To fully understand this message, a reader needs several pieces of context:

  1. The architecture of the cuzk daemon: It processes proofs in partitions — each proof is broken into multiple partitions (10 for PoRep, 16 for SnapDeals), each of which must be synthesized (constraint generation) and then proved on the GPU.
  2. The budget-based memory manager: A 400 GiB total budget gates how many partitions can be in-flight simultaneously. Each PoRep partition requires ~13.6 GiB of working memory, limiting concurrency to about 28 simultaneous partitions.
  3. The FIFO ordering fix: The previous dispatch mechanism used tokio::spawn with a Notify-based budget acquire, causing thundering herd behavior. The fix uses an mpsc::channel with a synthesis worker pool that pulls partitions in order.
  4. The SRS loading cost: The Structured Reference String parameters are 44 GiB and must be loaded from disk into pinned GPU memory before any proving can begin. This is a one-time cost at daemon startup.
  5. The status API and monitoring infrastructure: The assistant uses a custom HTTP JSON status endpoint (port 9821) to observe pipeline state, GPU worker activity, and memory usage in real time.
  6. The deployment environment: The daemon runs on a remote machine with 2 GPUs, accessed via SSH on port 40612. Binaries are deployed to /data/ due to an overlay filesystem limitation at /usr/local/bin/.

Output Knowledge Created

This message creates several important pieces of knowledge:

  1. Empirical validation that the FIFO ordering fix works: Two concurrent proofs completed successfully with predictable timing, confirming that the channel-based dispatch does not introduce deadlocks, starvation, or other concurrency bugs.
  2. A throughput baseline for PoRep proofs: 0.485 proofs per minute with two concurrent proofs, or approximately 123.7 seconds per proof effective throughput. This is a reference point for future optimization work.
  3. GPU contention characterization: The 122.5s vs 212.7s split between the two proofs quantifies the cost of GPU contention — the second proof takes approximately 74% longer due to waiting for GPU access.
  4. Confirmation that the budget system is functioning: Memory usage peaked at 429.4/429.5 GB during the run, indicating that the budget-based admission control is correctly limiting concurrent partitions to stay within the 400 GiB budget.
  5. A validated deployment pipeline: The sequence of building, deploying, configuring, restarting, and testing the daemon on a remote machine has been exercised successfully, establishing a repeatable process for future changes.

The Thinking Process Visible in the Message

Though the message is short, it reveals a disciplined engineering mindset. The assistant does not simply declare success — it presents specific numbers and interprets them. The breakdown of wall time into prove time and queue wait shows an understanding of where latency comes from. The observation that the second proof queued behind the first for GPU time demonstrates awareness of the sequential nature of GPU access (despite having two GPU workers, both ended up working on the same job's partitions at one point).

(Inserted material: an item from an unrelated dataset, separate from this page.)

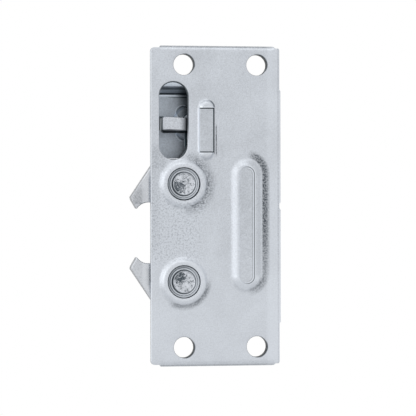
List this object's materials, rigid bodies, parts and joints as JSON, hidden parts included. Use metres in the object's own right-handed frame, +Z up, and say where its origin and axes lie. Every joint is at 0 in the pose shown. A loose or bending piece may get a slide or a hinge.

The assistant also shows restraint: it does not claim that the system is perfect or that the fix is complete. The todo list update marks the FIFO ordering verification as completed, but the session continues into the next investigation — GPU utilization idle gaps. This message is a checkpoint, not a finish line.

The tone is matter-of-fact: "Results look good." There is no triumphalism, no extended commentary. The data speaks for itself, and the assistant moves on to the next task. This is characteristic of experienced engineers who understand that validation is not the end of the work but a signal to proceed to the next problem.

Mistakes and Subtle Issues

While the message is accurate in its conclusions, there are nuances worth examining. The assistant's claim that "the ordered synthesis is working" is supported by the fact that both proofs completed, but the evidence for ordering specifically is indirect. The status snapshots from earlier in the run (messages 2839-2841) show that partitions from both jobs were interleaved on the GPU — at one point, GPU0 was proving job B's P8 while GPU1 was proving job B's P2, and job A's partitions were in various states of completion. This interleaving is not necessarily a sign of FIFO violation; it could simply reflect that both jobs' partitions finished synthesis at different times. But it does mean that the observable behavior (which partitions hit the GPU when) is not dramatically different from what one might have seen before the fix.

The real test of FIFO ordering would be a scenario where the number of partitions exceeds the budget — say, 5 jobs with 10 partitions each (50 partitions) competing for 28 slots. In that case, the old system would randomly select which partitions from which jobs get the slots, while the new system would fill all 28 slots with partitions from the first three jobs and queue the remaining two jobs' partitions. The assistant acknowledges this: "The FIFO ordering only matters when there are more partitions than budget slots — with 28 slots and 20 partitions, they all fit."

This is a honest assessment, but it means the test was not a definitive proof of the FIFO behavior. It was a smoke test that confirmed the system doesn't crash or deadlock. The actual FIFO ordering guarantee remains untested at scale — a gap that the assistant implicitly acknowledges by not overclaiming.

Conclusion

Message 2843 is a study in how real engineering validation happens. It is not a grand reveal or a dramatic breakthrough. It is a quiet moment where a developer reads the output of a test, sees numbers that make sense, and writes "Results look good." The message encapsulates the culmination of a debugging journey that uncovered a fundamental scheduling flaw, implemented a clean fix using well-understood concurrent primitives (an mpsc channel), deployed it to a remote machine under real workload conditions, and confirmed that the system produces correct results with predictable timing.

The message also demonstrates the importance of instrumentation and observability. Without the HTTP status API showing per-partition states, GPU worker activity, and memory usage, the assistant would have been flying blind. The ability to query the system's internal state at multiple points during the 247-second run was essential for understanding whether the fix was working as intended.

In the broader context of the opencode session, this message marks the end of one chapter (scheduling correctness) and the beginning of another (GPU utilization optimization). The next investigation — into why GPU compute utilization hovers around 50% with multi-second idle gaps — will build on the foundation established here. But for this moment, the ordered synthesis is working, and that is enough.